Но как раз в этот день на гауптвахте дежурил унтер-офицер, хорошо относившийся к арестованным. И вот, когда всё уже было готово, один из арестованных сказал:
— Слышь, ребята, ведь мы унтера-то подводим, а он «человек». Это негоже, надо бы другого подождать, шкуру какую-нибудь.
Остальные согласились, и побег был отложен. Но на другой день, как на беду, снова явился хороший унтер, и побег вторично был отложен. Эта история продолжалась пять дней, и всё это время, только для того, чтобы не подвести под суд человечно относившегося к ним унтер-офицера, люди жили в камере с плохо скрытым проломом, рискуя ежеминутно попасться.
На шестой день пролом был обнаружен.
Но вернёмся к рассказу о дневном распорядке на гауптвахте.
В десять часов утра раздавался бой барабана, извещавший о приходе новой смены часовых, и все камеры закрывались. Начиналась поверка. Обыкновенно она происходила в присутствии двух офицеров.

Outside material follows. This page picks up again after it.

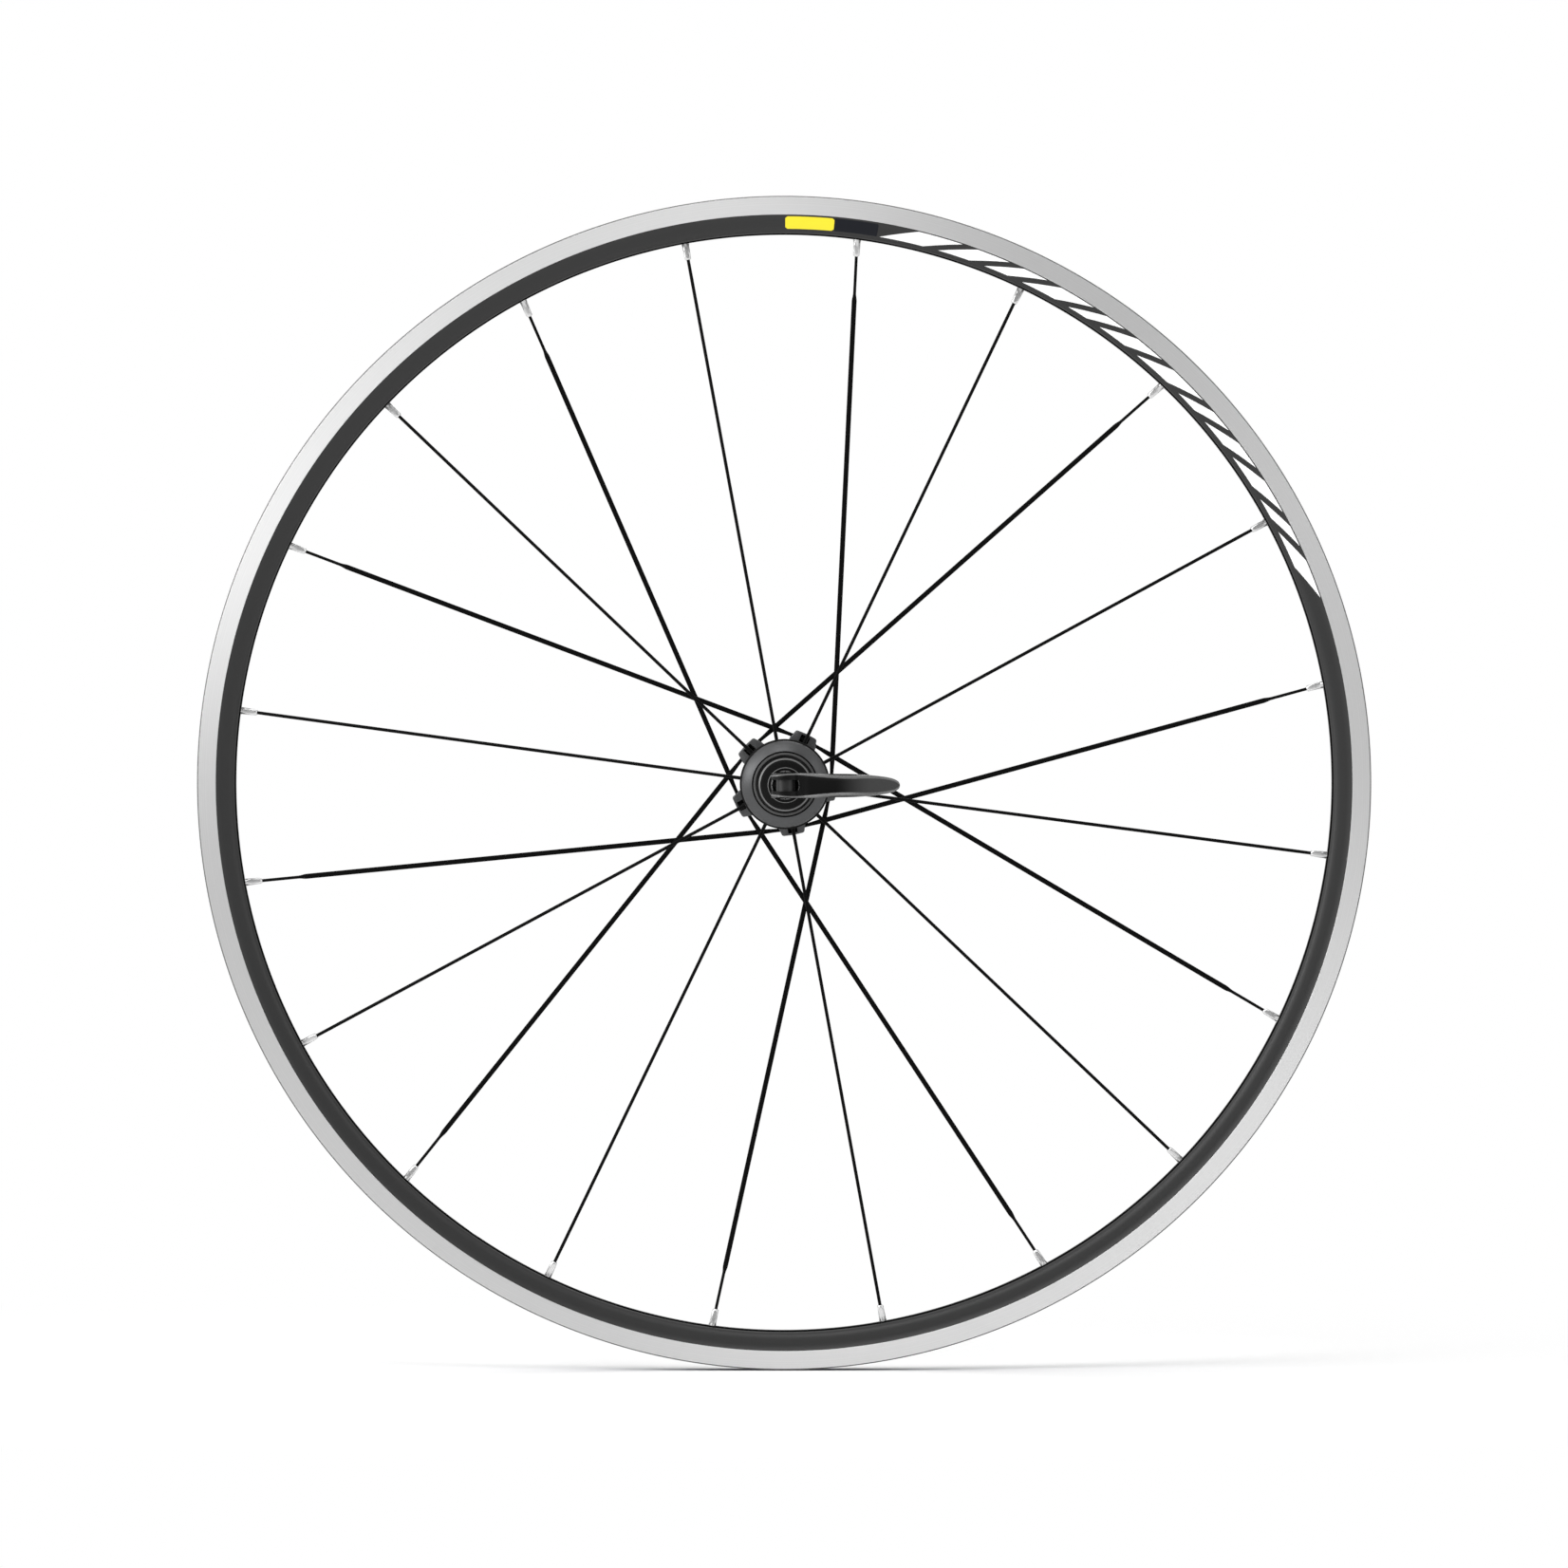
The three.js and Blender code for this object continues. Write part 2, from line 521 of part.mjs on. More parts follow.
function lever() {
  const side = new THREE.ExtrudeGeometry(leverSide(), { depth: 20, bevelEnabled: false, curveSegments: 5 });
  side.translate(0, BARREL_Y, -10);
  const front = plateAlongY(leverFront(), BARREL_Y - 20, BARREL_Y + 20);
  const slot = new THREE.BoxGeometry(30, 40, 2 * SLOT_HALF_WIDTH).translate(SLOT_END_X - 15, BARREL_Y, 0);
  const pivot = new THREE.CylinderGeometry(BARREL_R + GAP, BARREL_R + GAP, 30, 24).rotateX(Math.PI / 2);
  pivot.translate(0, BARREL_Y, 0);
  return geometryOf(solid(side).intersect(solid(front)).subtract(solid(slot)).subtract(solid(pivot)));
}

function adjustingNut() {
  const body = turned([
    [ROD_HOLE_R, QR_FACE + SPRING_SEAT_DEPTH], [7.6, QR_FACE + SPRING_SEAT_DEPTH], [7.6, QR_FACE],
    [QR_BASE_R, QR_FACE], [QR_BASE_R, 75.5], [7.2, 77.4], [6.4, 81.4], [5.4, 82.2], [ROD_HOLE_R, 82.2],
  ], 24);
  const flat = new THREE.BoxGeometry(30, 10, 10);
  const flats = [1, -1].map((side) => solid(flat.clone().translate(0, 82, side * 11)));
  return geometryOf(flats.reduce((nut, cut) => nut.subtract(cut), solid(body)));
}

// A conical coil between the axle's end and the cup, wide in the cup and narrow at the axle.
class ConicalCoil extends THREE.Curve {
  constructor(narrowY, wideY) {
    super();
    this.ends = [narrowY, wideY];
  }
  getPoint(t, target = new THREE.Vector3()) {
    const angle = 2 * Math.PI * 3.25 * t;
    const radius = 3.9 + 2.9 * t;
    const y = this.ends[0] + (this.ends[1] - this.ends[0]) * t;
    return target.set(radius * Math.cos(angle), y, radius * Math.sin(angle));
  }
}

function coilSpring(side) {
  const wire = 0.4;
  const section = new THREE.Shape([0, 1, 2, 3].map((k) => v2(wire * Math.cos((k * Math.PI) / 2), wire * Math.sin((k * Math.PI) / 2))));
  const narrowY = side * (AXLE_END + GAP + wire + 0.1);
  const wideY = side * (QR_FACE + SPRING_SEAT_DEPTH - GAP - wire);
  const path = new ConicalCoil(narrowY, wideY);
  return new THREE.ExtrudeGeometry(section, { steps: 32, bevelEnabled: false, extrudePath: path });
}

add("qr_rod", skewerRod(), MATERIALS.steel);
add("qr_barrel", barrel(), MATERIALS.steel);
add("qr_base", clampBase(), MATERIALS.blackAlloy);
add("qr_lever", lever(), MATERIALS.blackAlloy);
add("qr_nut", adjustingNut(), MATERIALS.blackAlloy);
add("qr_spring_left", coilSpring(-1), MATERIALS.steel);
add("qr_spring_right", coilSpring(1), MATERIALS.steel);

export default wheel;
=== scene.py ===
"""The looks of a road bicycle's rear wheel and its quick-release skewer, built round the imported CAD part.

The axle lies along Y, with the lever at -Y and the freehub at +Y. Sizes below are in millimetres and
angles in degrees, measured from +X towards +Z. Meshes are made in metres.
"""
import math

import bmesh
import bpy
from mathutils import Matrix, Vector


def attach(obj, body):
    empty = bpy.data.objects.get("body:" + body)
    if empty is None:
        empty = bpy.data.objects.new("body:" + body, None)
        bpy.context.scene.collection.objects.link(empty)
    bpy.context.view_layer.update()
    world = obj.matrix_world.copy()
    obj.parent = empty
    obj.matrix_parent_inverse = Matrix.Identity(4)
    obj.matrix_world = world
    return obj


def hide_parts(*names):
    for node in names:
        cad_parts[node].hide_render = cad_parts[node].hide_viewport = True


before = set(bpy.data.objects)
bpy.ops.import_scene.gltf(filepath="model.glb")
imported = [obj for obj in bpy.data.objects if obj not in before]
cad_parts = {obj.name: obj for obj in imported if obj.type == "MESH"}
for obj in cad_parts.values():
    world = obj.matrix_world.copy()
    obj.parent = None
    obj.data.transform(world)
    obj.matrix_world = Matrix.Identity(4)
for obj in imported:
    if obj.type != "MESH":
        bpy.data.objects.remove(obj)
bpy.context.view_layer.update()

MM = 0.001

# ---- Main sizes ----
RIM_OUTER = 316.7
RIM_INNER = 295.8
TRACK_INNER = 306.6
TRACK_HALF_WIDTH = 10.75
WELL = 307.6
RIM_SEGMENTS = 720

SPOKE_PITCH = 18
FIRST_SPOKE = 10.4
VALVE_ANGLE = FIRST_SPOKE + 12.5 * SPOKE_PITCH
LUG_PITCH = 72
FIRST_LUG = FIRST_SPOKE + 3 * SPOKE_PITCH
LEFT_FLANGE_Y = -37.5
CROSS_TANGENT_R = 25.6
CROSS_Y = {1: 16.4, -1: 18.6}
SPOKE_END_R = 299.0
HEAD_BEHIND_FOOT = 1.46
# Round spokes are drawn 0.12 mm larger in radius than in the CAD part, and blades 0.11 mm wider on each side.
RADIAL_R = 0.92
BLADE_HALF = 1.36
BLADE_THIN = 0.5
SHANK_R = 1.0
THREAD_R = 0.83

DROPOUT_FACE = 65
AXLE_END = 70
QR_FACE = 71.5
ROD_END = 79.4
ROD_R = 2.45
SADDLE_Y = -76.45
SADDLE_R = 10
SADDLE_HALF_WIDTH = 7.1
CAM_R = 7.8
CAM_OFFSET = 0.8
BARREL_R = 5
BARREL_Y = SADDLE_Y - CAM_OFFSET - CAM_R - 0.4
SLOT_HALF_WIDTH = 3.1
SLOT_END_X = 7.9
LEVER_TIP_X = 61.2


# ---- Materials ----
def surface(name, colour, roughness, metallic=0.0, **sockets):
    """A plain finish. Other shader inputs are given by name, with _ for a space."""
    material = bpy.data.materials.new(name)
    material.use_nodes = True
    shader = material.node_tree.nodes["Principled BSDF"]
    shader.inputs["Base Color"].default_value = (*colour, 1)
    shader.inputs["Roughness"].default_value = roughness
    shader.inputs["Metallic"].default_value = metallic
    for socket, value in sockets.items():
        shader.inputs[socket.replace("_", " ")].default_value = value
    return material


def grey(value):
    return (value, value, value)


def distance_along(material, place, axes):
    """Adds nodes that give the length of a place measured along two axes only, in metres."""
    nodes, links = material.node_tree.nodes, material.node_tree.links
    parts = nodes.new("ShaderNodeSeparateXYZ")
    flat = nodes.new("ShaderNodeCombineXYZ")
    length = nodes.new("ShaderNodeVectorMath")
    length.operation = "LENGTH"
    links.new(place, parts.inputs[0])
    for axis in axes:
        links.new(parts.outputs[axis], flat.inputs[axis])
    links.new(flat.outputs[0], length.inputs[0])
    return length.outputs["Value"]


def turning_lines(material, per_metre, darkest, lightest):
    """Fine rings round the axle, as a lathe tool leaves them."""
    nodes, links = material.node_tree.nodes, material.node_tree.links
    shader = nodes["Principled BSDF"]
    noise = nodes.new("ShaderNodeTexNoise")
    noise.noise_dimensions = "1D"
    noise.inputs["Scale"].default_value = per_metre
    noise.inputs["Detail"].default_value = 3
    place = nodes.new("ShaderNodeTexCoord")
    links.new(distance_along(material, place.outputs["Object"], "XZ"), noise.inputs["W"])
    ramp = nodes.new("ShaderNodeValToRGB")
    ramp.color_ramp.elements[0].position = 0.3
    ramp.color_ramp.elements[0].color = (*darkest, 1)
    ramp.color_ramp.elements[1].position = 0.7
    ramp.color_ramp.elements[1].color = (*lightest, 1)
    links.new(noise.outputs["Fac"], ramp.inputs["Fac"])
    links.new(ramp.outputs["Color"], shader.inputs["Base Color"])
    turned_about_axle(material)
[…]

Поверка кончалась обыкновенно к обеду; камеры снова открывались, и, если дежурил хороший унтер, снова часа два арестованные проводили вместе. В шесть часов вечера был ужин и вечерняя поверка. Вносились лампы, и арестованные запирались на ночь.
Но если внешним складом гауптвахта мало чем отличалась от гражданской тюрьмы, то взаимоотношения её обитателей были совсем другие.
Все жители гражданской тюрьмы резко делились на два враждующих лагеря: на заключённых и охрану. Совсем другое было на гауптвахте. Самая незначительная часть направляемых на гауптвахту солдат была повинна в уголовных преступлениях. Большая же часть заключённых содержалась за чисто военные проступки.
Естественно, что такие арестованные не чувствовали себя преступниками.
С другой стороны, и солдаты, которые стерегли заключённых на военной гауптвахте, не чувствовали себя тюремщиками. Попадая раз в месяц «в тюремный наряд», они встречались здесь с такими же солдатами; каждый из них мог попасть сюда за аналогичное «преступление». И никакой вражды не могло быть между этими людьми.
Поэтому, когда на гауптвахте начинался бунт, солдатский караул уводили. На него не надеялись. Для усмирения заключённых приводили специальные части.